Ставил картину датчанин Томас Винтерберг, ответственный, наряду с фон Триером, за появление в конце 90-х датской «Догмы» с её установкой на ручную камеру, невычищенный звук, отсутствие монтажа. К старым заветам Винтерберг прибегает в прологе, показывая быт моряков до отправления в роковой рейс. Хотя титры идут на широком экране, после них рамка кадра съезжается к почти квадратной, как у любительской съёмки, и камера, чаще всего брошенная на пол, иногда хаотично передвигающаяся, как человек, нервно меряющий квартиру шагами за неприятным разговором по мобильному, фиксирует броуновское движение членов семьи капитана по типичной постсоветской квартирке с её дверной побелкой, полированными полками и просиженной мебелью.
Экран раздвинется, только когда «Курск» выйдет в рейс (и сдвинется обратно, когда никого не останется в живых и действие вернётся на землю). Катастрофа явлена здесь с той же установкой на уорхоловскую фиксацию фактуры, которая характеризовала другую импортную ленту о катастрофе советской подлодки — «К-19»: создавая её, Кэтрин Бигелоу обклеила стены кабинета фотографиями советских подводников и подлодок и жила так, пока они не встали у неё перед глазами, а только тогда стала подбирать актёров. «Курск» менее овеществлён, но более клаустрофобичен. Затопленный плещущейся о сталь ледяной водой экран пробирает до костей, как те заброшенные водоёмы, которые пересекают герои Тарковского в «Сталкере» и «Ностальгии».
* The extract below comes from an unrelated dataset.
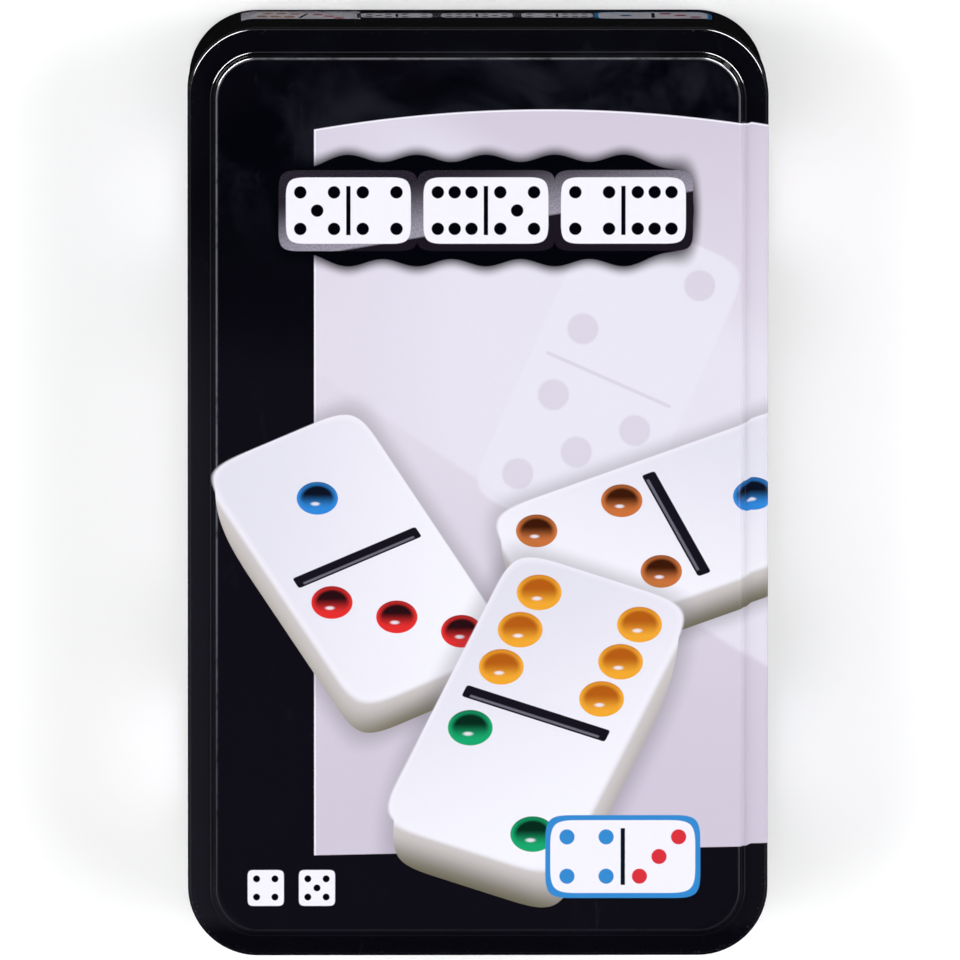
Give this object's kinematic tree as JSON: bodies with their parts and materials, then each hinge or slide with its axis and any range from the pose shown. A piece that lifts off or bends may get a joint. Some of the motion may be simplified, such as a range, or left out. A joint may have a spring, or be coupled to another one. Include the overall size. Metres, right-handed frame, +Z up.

Кадр из х/ф «Курск», реж. Т. Винтерберг, 2018 г.
В идеологическом плане «Курск» отчаянно жмёт кнопку ненависти к сверхподозрительности, неоткрытости российских руководящих органов. Именно по их в вине в фильме погибли моряки: английский флот (в лице королевского морского офицера Дэвида Рассела в исполнении Колина Фёрта), совершавший учения неподалёку, с самого начала предлагал мощности, чтобы поднять экипаж, но российское командование, опасаясь, что водолазы вместе с моряками поднимут и технические тайны подлодки, три дня твердило отказы — пока не стало поздно. Главного советского адмирала сыграл Макс фон Сюдов, швед, прославившийся в фильмах Бергмана ещё в 1950-х: скандинавская сушёная стать и более чем почтенный возраст (сенсация — видеть его вообще живым, а не то чтобы играющим) позволили ему без видимых усилий создать законченный образ Кащея Бессмертного. Когда в финале, на похоронах команды, он нагибает дряхлую спину, чтобы пожать руки детям погибших, мальчишки не подают ему руки в ответ. Вот здесь, пожалуй, как и в образе русской женщины, созданном Сейду, заключена ещё одна изрядная доза правды о нас. Адмирал не пустил к их отцам англичан, сделав их сиротами. В реальности нынешние российские молодые люди, которые только приходят в жизнь, совершенно подавлены, что собственное правительство отрубает их от остального мира, консервирует их потенциал, ставит подножку на старте, вместо этого предлагая провести расцвет юности в армейских бараках. Хотя в рамках данного конкретного фильма эта тема отгораживания от Запада и, как следствие, зажжённой в сердцах подростков ненависти к российскому руководству звучит навязчиво, мелодраматично, а в свете того, что фильм является европейской и англоязычной продукцией, — ещё и по-верноподданнически глупо, в контексте нашего нынешнего реального положения дел она уже становится метафорой, возможно, самой трагичной нашей катастрофы уже сегодняшней — когда государство, вынужденно или нет, в глазах старшеклассников и студентов принимает облик Сатурна, пожиравшего собственных сыновей.